When interviewed by police on 16 August 2018, the appellant admitted to using his phone to access websites containing child pornography material, which he knew were wrong to view. He described clicking repeatedly on websites after consuming drugs. The appellant told police that he did not access the sites for self-gratification, but rather accessed the sites as a distraction to take his mind off things.[16]
[16] Trial ts 500.
Personal circumstances
The trial judge made the following findings as to the appellant's personal circumstances.
The appellant was 39 years old at the time of sentencing. He was born in the eastern states after his mother and father had a brief relationship.

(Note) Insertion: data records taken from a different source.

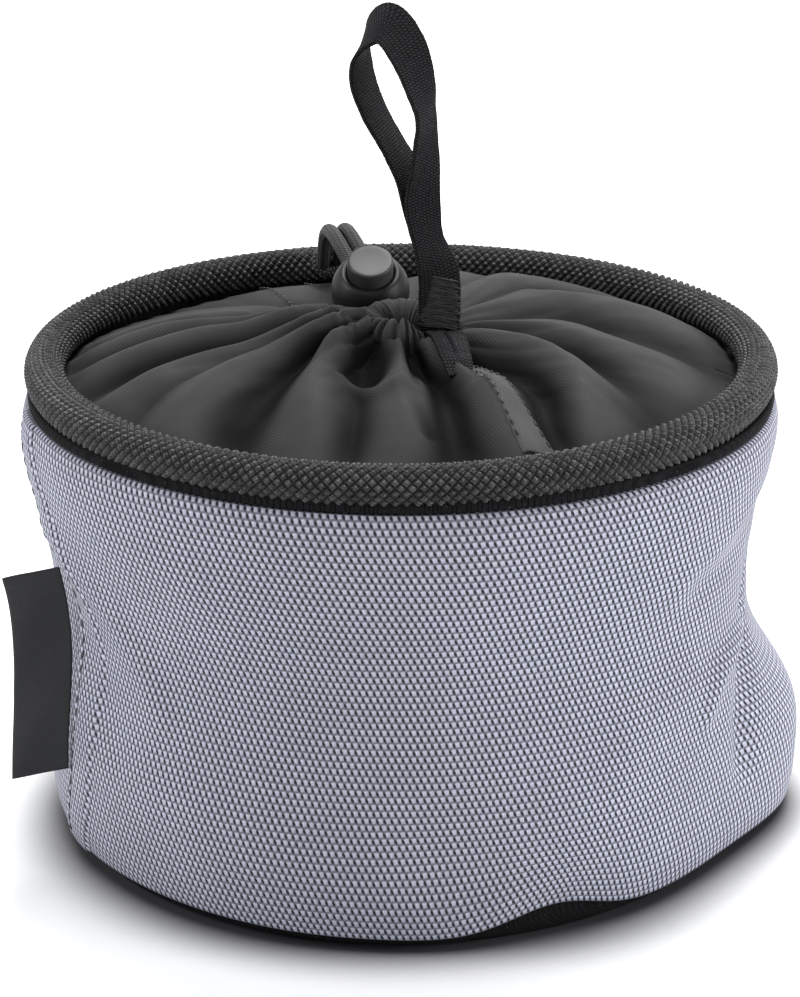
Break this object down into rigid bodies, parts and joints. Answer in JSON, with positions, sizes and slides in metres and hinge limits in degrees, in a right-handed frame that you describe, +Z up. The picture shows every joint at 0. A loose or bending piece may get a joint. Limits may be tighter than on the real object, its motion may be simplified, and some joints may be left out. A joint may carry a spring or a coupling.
{
  "type": "peg bag",
  "caption": "Round drawstring peg bag that stands by itself, with a roped rim, a gathered cover, a sprung ball cord lock and a webbing hanging loop.",
  "frame": {"origin": "centre of the flat underside of the base, on the floor", "axes": "+Z up, -Y towards the front that the picture shows, +X to its right"},
  "size_m": [0.1876, 0.178, 0.195],
  "materials": {
    "grey_weave": "pale blue-grey basket weave over black, matt",
    "black_weave": "fine black plain weave, matt",
    "black_braid": "coarse black braid of ribbed strands",
    "cover_nylon": "thin black nylon, satin",
    "elastic_cord": "round braided elastic, fine cross ribs",
    "black_webbing": "narrow black webbing with cross ribs",
    "tack_thread": "dense black zigzag stitching",
    "dark_ribbon": "dark satin ribbon, folded double",
    "black_plastic": "black moulded plastic, satin",
    "spring_wire": "bright drawn wire"
  },
  "bodies": {
    "bag": {"outer_wall": "grey_weave", "base_panel": "black_weave", "base_seam_tape": "black_weave", "rim_rope": "black_braid", "rim_hoop": "black_plastic", "rim_binding": "black_weave", "gathered_cover": "cover_nylon", "cover_casing": "cover_nylon", "draw_cord": "elastic_cord"},
    "cord_lock": {"cord_lock_body": "black_plastic", "cord_lock_spring": "spring_wire", "cord_tail_left": "elastic_cord", "cord_tail_right": "elastic_cord", "cord_knot": "elastic_cord"},
    "lock_button": {"cord_lock_button": "black_plastic"},
    "loop": {"hanging_loop": "black_webbing", "loop_bar_tack": "tack_thread"},
    "label": {"side_label": "dark_ribbon"}
  },
  "joints": [
    {"name": "cord_lock_slide", "type": "slide", "parent": "bag", "child": "cord_lock", "axis": [-0.304, 0.8364, 0.456], "range_m": [0, 0.01]},
    {"name": "button_press", "type": "slide", "parent": "cord_lock", "child": "lock_button", "axis": [0, 0.4787, -0.878], "range_m": [0, 0.0024], "stiffness_N_per_m": 400, "deforming": ["cord_lock_spring"]},
    {"name": "hanging_loop_tilt", "type": "hinge", "parent": "bag", "child": "loop", "pos_m": [0.00867, -0.01234, 0.1271], "axis": [1, 0, 0], "range_deg": [-50, 80], "stiffness_Nm_per_rad": 0.004},
    {"name": "label_flap", "type": "hinge", "parent": "bag", "child": "label", "pos_m": [-0.078, -0.0384, 0.0506], "axis": [0, 0, 1], "range_deg": [-40, 40], "stiffness_Nm_per_rad": 0.002}
  ]
}
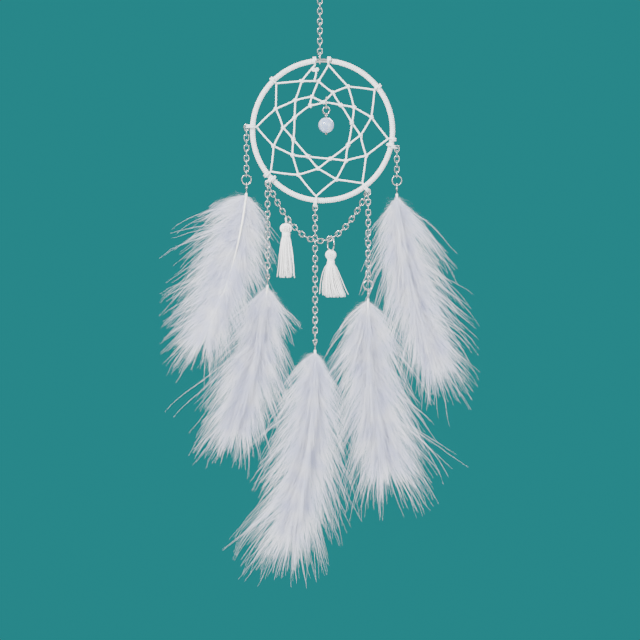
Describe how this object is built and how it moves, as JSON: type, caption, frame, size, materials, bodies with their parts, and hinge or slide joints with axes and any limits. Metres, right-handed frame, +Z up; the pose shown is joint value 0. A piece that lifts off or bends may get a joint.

He was raised by his mother and stepfather in a Pentecostal religious cult. He suffered frequent physical abuse at the hands of his parents, who would frequently beat him and tell him that he had the devil in him. The appellant also witnessed his stepfather's physical abuse of his mother and an older brother.[17]
[17] Trial ts 509.
The appellant left school at the age of 14 years and was homeless, and at some stage moved to Western Australia. At the age of 18 years, the appellant began working for a German painter. The appellant later started his own painting business, which he was operating at the time of sentencing. At the time of sentencing, the appellant was living in Port Hedland and had been in a long-term relationship for about 4 years. The appellant has a daughter from a previous relationship, who was 6 years old at the time of sentencing.[18]
[18] Trial ts 510.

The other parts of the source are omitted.